Allons plus loin, comme le font nos frères juifs : pratiquer la tsedaka, c’est devenir l’associé de Dieu dans son œuvre de création. En effet, s’il y a des pauvres, s’il y a des injustices, si la création, en un mot, est imparfaite, c’est pour que l’homme puisse rétablir la justice et s’élever à la hauteur de Dieu en devenant son partenaire. La pauvreté est un appel à la responsabilité de l’homme, qui peut devenir en quelque sorte co-créateur en pratiquant la tsedaka : aider le pauvre, c’est agir comme Dieu. C’est si vrai que Rabbi Itshak Luria, au XVIe siècle, voit dans le geste même de l’aumône le Nom divin, YHVH, où le Yud représente la pièce de monnaie, le premier représente la main qui donne, le Vav le bras qui se tend pour donner, et le deuxième la main qui reçoit. Par la tsedaka, on rend Dieu présent au monde, et ce geste si simple accomplit l’union du Ciel et de la terre, qui est la finalité de la création …

Certes, il ne s’agit pas de se ruiner ou de mettre en péril sa famille : le don ne doit pas dépasser 25% des revenus. Mais il ne faut pas être médiocre non plus : le talmud prévoit un minimum de 10%, c’est-à-dire le dixième, la dîme. On objectera qu’en France la tsedaka est en quelque sorte institutionnalisée, à travers l’impôt sur le revenu et les taxes diverses. Pourtant, d’après un rapport ministériel de 2012, 91% des ménages français ont un taux d’imposition inférieur à 9%. On est donc très loin de la dîme exigée même aux pauvres ; et on serait content si tout l’argent de nos impôts allait effectivement aux plus pauvres …

Des bénédictions

Pratiquer l’aumône, donc ; pour Jésus, comme pour les anciens, la question ne se pose pas : c’est une évidence. Peu importe ce que le pauvre fait de l’argent qu’on lui donne : la pratique de l’aumône a de multiples bienfaits, et pas seulement pour celui qui reçoit. « L’eau éteint le feu le plus ardent, et l’aumône expie les péché » (Si 3,28) ; « Fais l’aumône de ton bien, et ne détourne point ton visage d’aucun pauvre; car il arrivera ainsi que le visage de Dieu ne se détournera point de toi » (To 4,7).

Bien sûr, il ne s’agit pas de donner pour recevoir en retour, fut-ce de Dieu ; il s’agit de rétablir la justice : «  Si tu fais disparaître de chez toi le joug, le geste accusateur, la parole malfaisante, si tu donnes à celui qui a faim ce que toi, tu désires, et si tu combles les désirs du malheureux, ta lumière se lèvera dans les ténèbres et ton obscurité sera lumière de midi […] Tu rebâtiras les ruines anciennes, tu restaureras les fondations séculaires.

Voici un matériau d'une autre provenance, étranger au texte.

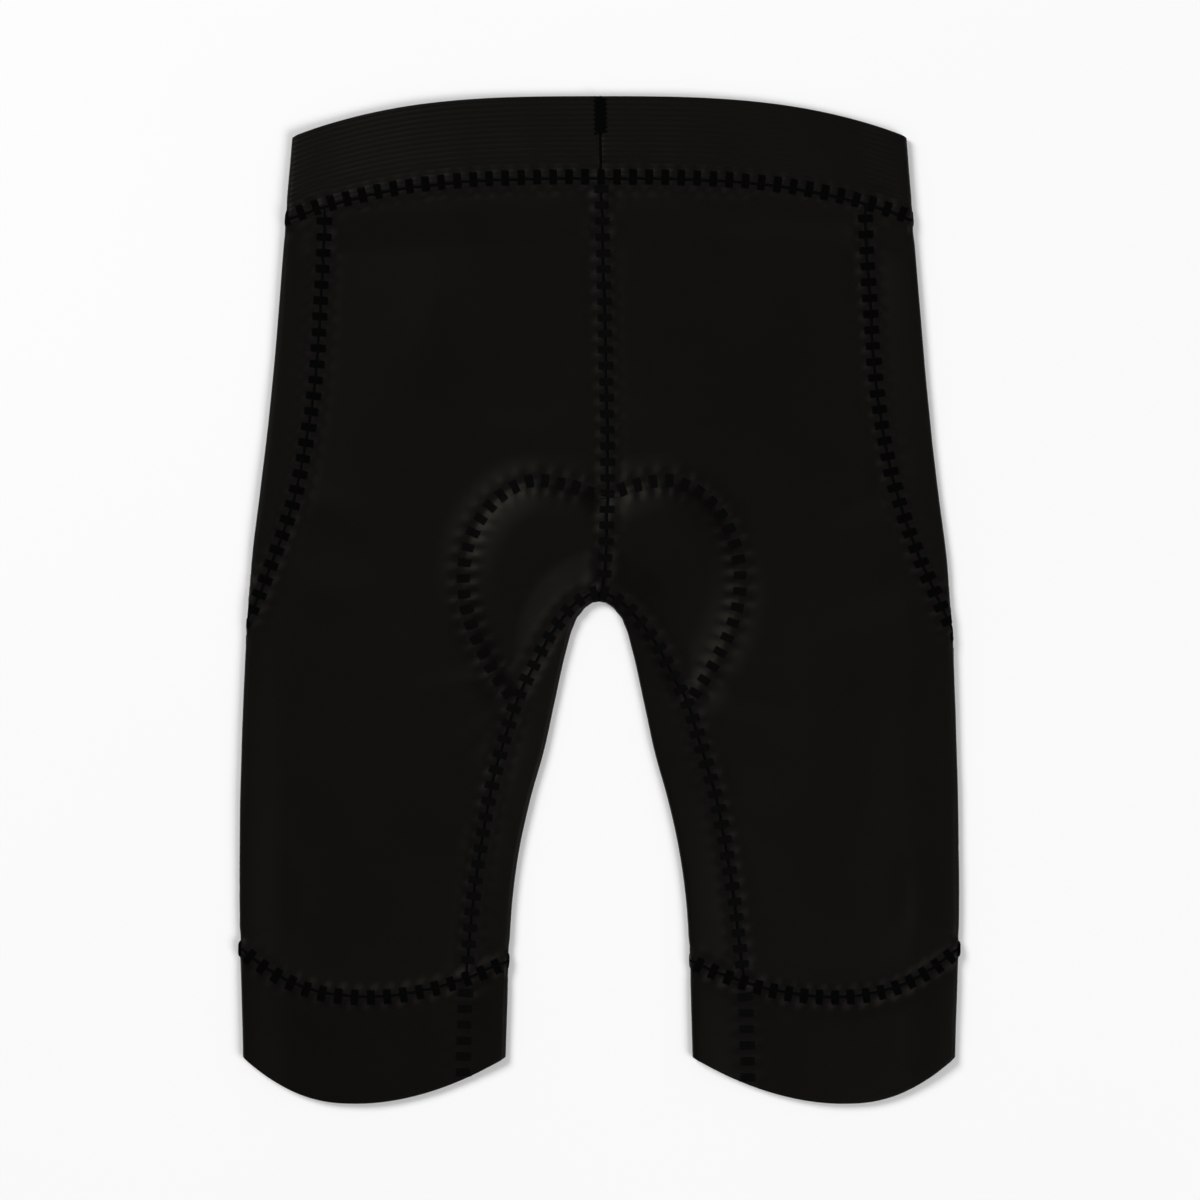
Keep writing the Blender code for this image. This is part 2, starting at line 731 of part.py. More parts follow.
def seat_pad(finish):
    """The pad between the layers: a horseshoe with two round lobes, thickest in the middle, folded at the crotch.

    It is too stiff to fill a narrow ridge, so its top lies under the lowest of the cloth close by.
    """
    outer_arc = running_length(PAD_OUTER)
    inner_line = FOLD_LINE + PAD_CLEAR_OF_FOLD * FOLD_INWARD
    rows = []
    for share in np.linspace(0, 1, PAD_ROWS):
        near = on_line(inner_line, FOLD_ARC, PAD_TIP_ARC * share**2)
        far = on_line(PAD_OUTER, outer_arc, outer_arc[-1] * share)
        across = np.linspace(0, 1, PAD_COLUMNS)[:, None]
        rows.append(near + (far - near) * across)
    half = np.array(rows)
    left = half[:0:-1] * (-1, 1)
    plan = np.concatenate([left, half]) + (PAD_MIDDLE_X, 0)
    x, y = plan[..., 0], plan[..., 1]
    around = [(0, 0), (PAD_STIFF, 0), (-PAD_STIFF, 0), (0, PAD_STIFF), (0, -PAD_STIFF)]
    lowest = np.min([height(x + east, y + north, "back") for east, north in around], axis=0)
    under_back = lowest - PANEL_WALL - PAD_GAP
    bottom = np.full_like(x, PANEL_WALL + LAYER_GAP)
    top = np.stack([x, y, under_back], axis=-1)
    two_faced("seat_pad", top, np.stack([x, y, bottom], axis=-1), finish)


def main():
    for leftover in list(bpy.data.objects):
        bpy.data.objects.remove(leftover, do_unlink=True)
    knit = material("black_knit", (0.0052, 0.0048, 0.0040), 0.6)
    elastic = material("black_elastic", (0.0048, 0.0045, 0.0038), 0.55)
    foam = material("black_foam", (0.010, 0.010, 0.010), 0.8)
    waistband(elastic)
    for side in ("left", "right"):
        panel(f"back_{side}", side, "back", BACK_COLUMNS, knit)
        panel(f"front_{side}", side, "front", FRONT_COLUMNS, knit)
        strip(f"inner_leg_{side}", side, knit)
        leg_band(f"leg_band_{side}", side, elastic)
    seat_pad(foam)


main()
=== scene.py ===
# %% [markdown]
# # Triathlon shorts, laid flat with the back upwards
#
# These shorts are ten pieces of stretch knit, sewn edge to edge with flat seams. They lie on their front,
# so what shows is the back: a waistband, two back panels with a pad stitched under them, the edges of the
# front panels that come round the hips, a strip inside each leg and a band round each hem.
#
# The frame already holds each piece as a plain solid in its true place. Here each one gets its own cloth,
# fine enough to dimple at a stitch. The frame's box is kept, to be compared with the finished cloth at
# the end.

# %% Load the frame
from functools import partial

import bpy
import numpy as np
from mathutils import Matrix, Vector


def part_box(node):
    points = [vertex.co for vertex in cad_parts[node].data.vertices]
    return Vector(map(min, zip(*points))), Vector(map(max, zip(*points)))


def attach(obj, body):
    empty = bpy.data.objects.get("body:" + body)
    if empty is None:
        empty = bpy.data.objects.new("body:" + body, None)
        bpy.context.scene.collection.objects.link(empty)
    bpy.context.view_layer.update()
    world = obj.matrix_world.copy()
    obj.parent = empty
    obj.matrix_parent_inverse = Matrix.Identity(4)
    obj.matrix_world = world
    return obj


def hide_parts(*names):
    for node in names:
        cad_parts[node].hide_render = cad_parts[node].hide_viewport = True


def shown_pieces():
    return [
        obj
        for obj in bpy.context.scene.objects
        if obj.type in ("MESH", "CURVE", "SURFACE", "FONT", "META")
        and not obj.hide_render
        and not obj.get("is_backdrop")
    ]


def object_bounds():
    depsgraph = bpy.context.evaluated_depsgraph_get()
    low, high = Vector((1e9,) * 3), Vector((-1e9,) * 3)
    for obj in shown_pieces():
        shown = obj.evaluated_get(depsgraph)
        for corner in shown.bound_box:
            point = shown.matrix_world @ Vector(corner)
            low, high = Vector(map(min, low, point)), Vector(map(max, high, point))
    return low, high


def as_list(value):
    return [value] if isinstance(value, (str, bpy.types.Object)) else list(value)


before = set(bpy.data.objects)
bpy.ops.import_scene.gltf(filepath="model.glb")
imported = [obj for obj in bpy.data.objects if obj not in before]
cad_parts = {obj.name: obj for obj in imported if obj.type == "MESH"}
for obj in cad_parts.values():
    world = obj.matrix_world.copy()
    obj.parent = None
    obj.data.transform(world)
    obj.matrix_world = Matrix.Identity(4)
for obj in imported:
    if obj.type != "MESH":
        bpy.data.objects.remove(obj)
cad_low, cad_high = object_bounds()
print("frame:", len(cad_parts), "pieces,", [round(c * 1000, 1) for c in cad_high - cad_low], "mm")

# %% [markdown]
# ## The garment's sizes
#
# A garment is drafted in millimetres, so these tables are too, and MM turns them into metres when a mesh
# is made. The waist's height and the lowest point of the hem are read from the frame. The rest are the
# pattern's own curves. They are the same ones that the solids were built on, but for the first 28 mm of the
# strips inside the legs, which here reach a little higher at the crotch. The middle of the garment is x = 0
# and the waist points to +Y.

# %% Cloth, seams and folds
MM = 0.001

WAIST_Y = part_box("waistband")[1].y / MM
HEM_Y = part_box("leg_band_left")[0].y / MM
WAIST_CORNER_Y = 231.6
WAISTBAND_SEAM_Y = 210.5
WAISTBAND_SEAM_CORNER_Y = 189.5
FRONT_WAIST_DIP = 14.0
LEG_SEAM_OUTER_Y = -174.0
LEG_SEAM_INNER_Y = -180.0
LEG_SEAM_DROP = 21.6
HEM_CORNER_Y = -229.0
HEM_DROP = HEM_CORNER_Y - HEM_Y
CROTCH_Y = -1.0
CROTCH_ROW_OUTER_Y = -6.0
STRIP_POINT = 4.6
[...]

On t’appellera : ‘Celui qui répare les brèches’, ‘Celui qui remet en service les chemins’ » (Is 58,9-13). Réparer les brèches, remettre en service les chemins … permettre à la vie de passer …

De mes années au Congo, j’ai retenu cette grande leçon : donner attire la bénédiction. Combien de fois ai-je reproché à mes amis pauvres de donner le peu qu’ils avaient : « Tu n’as rien et tu donnes encore ?! » Réponse : « Mais il a besoin ; et puis, c’est des bénédictions ». Mais combien de fois aussi les ai-je entendus prier : « Seigneur, souviens-toi de nos bienfaiteurs » : la prière du pauvre pour son bienfaiteur monte directement au Ciel ! Depuis mon retour, je suis stupéfaite de constater que sous nos latitudes confortables et sécurisées, on ne prie jamais pour ses bienfaiteurs. C’est pourtant l’un des enseignements de l’aumône, que ce soit pour le donateur ou pour le bénéficiaire : on ne se suffit pas à soi-même, nous sommes tous dépendants les uns des autres. Nous avons tous des bienfaiteurs, si ce n’est en argent, du moins en amitié, en tendresse, en affection. Tous ceux qui nous aident à vivre sont nos bienfaiteurs …

L’aumône de l’indigent

Levant les yeux, il vit les riches qui mettaient leurs offrandes dans le Trésor. Il vit aussi une veuve indigente qui y mettait deux piécettes, et il dit : « Vraiment, je vous le dis, cette veuve qui est pauvre a mis plus qu’eux tous. Car tous ceux-là ont mis de leur superflu dans les offrandes, mais elle, de son dénuement, a mis tout ce qu’elle avait pour vivre ». (Lc 21,1-4)

La scène se situe à la fin de l’enseignement de Jésus, à la veille de sa passion. Si l’évangéliste l’a placée à cet endroit, ce n’est sans doute pas pour rien. Et Jésus convoque ses disciples pour leur montrer cette veuve, c’est-à-dire cette personne sans statut social, sans assurance-vie, sans sécu, sans garantie d’aucune sorte. Et que donne-t-elle ? des miettes ? Oui, apparemment : deux piécettes, ce n’est pas grand-chose. Mais Jésus voit plus loin : ces deux piécettes, c’est « tout ce qu’elle avait pour vivre ». Le mot grec utilisé est bios, la vie : elle a donné « toute sa vie ». Et le lendemain, lui-même donnera sa vie pour nous ; lui, le pauvre par excellence, qui s’est « vidé de lui-même » pour devenir « semblable à un homme » (Ph 2,7), a encore donné le peu qu’il avait, sa propre vie. C’est donc tout le mystère du Christ qui est révélé là : dans l’aumône, c’est notre propre vie que nous donnons. Ainsi nous ressemblons à cette femme, au Christ, à Dieu … le Nom divin inscrit dans l’aumône, Dieu rendu présent par le don de nous-mêmes.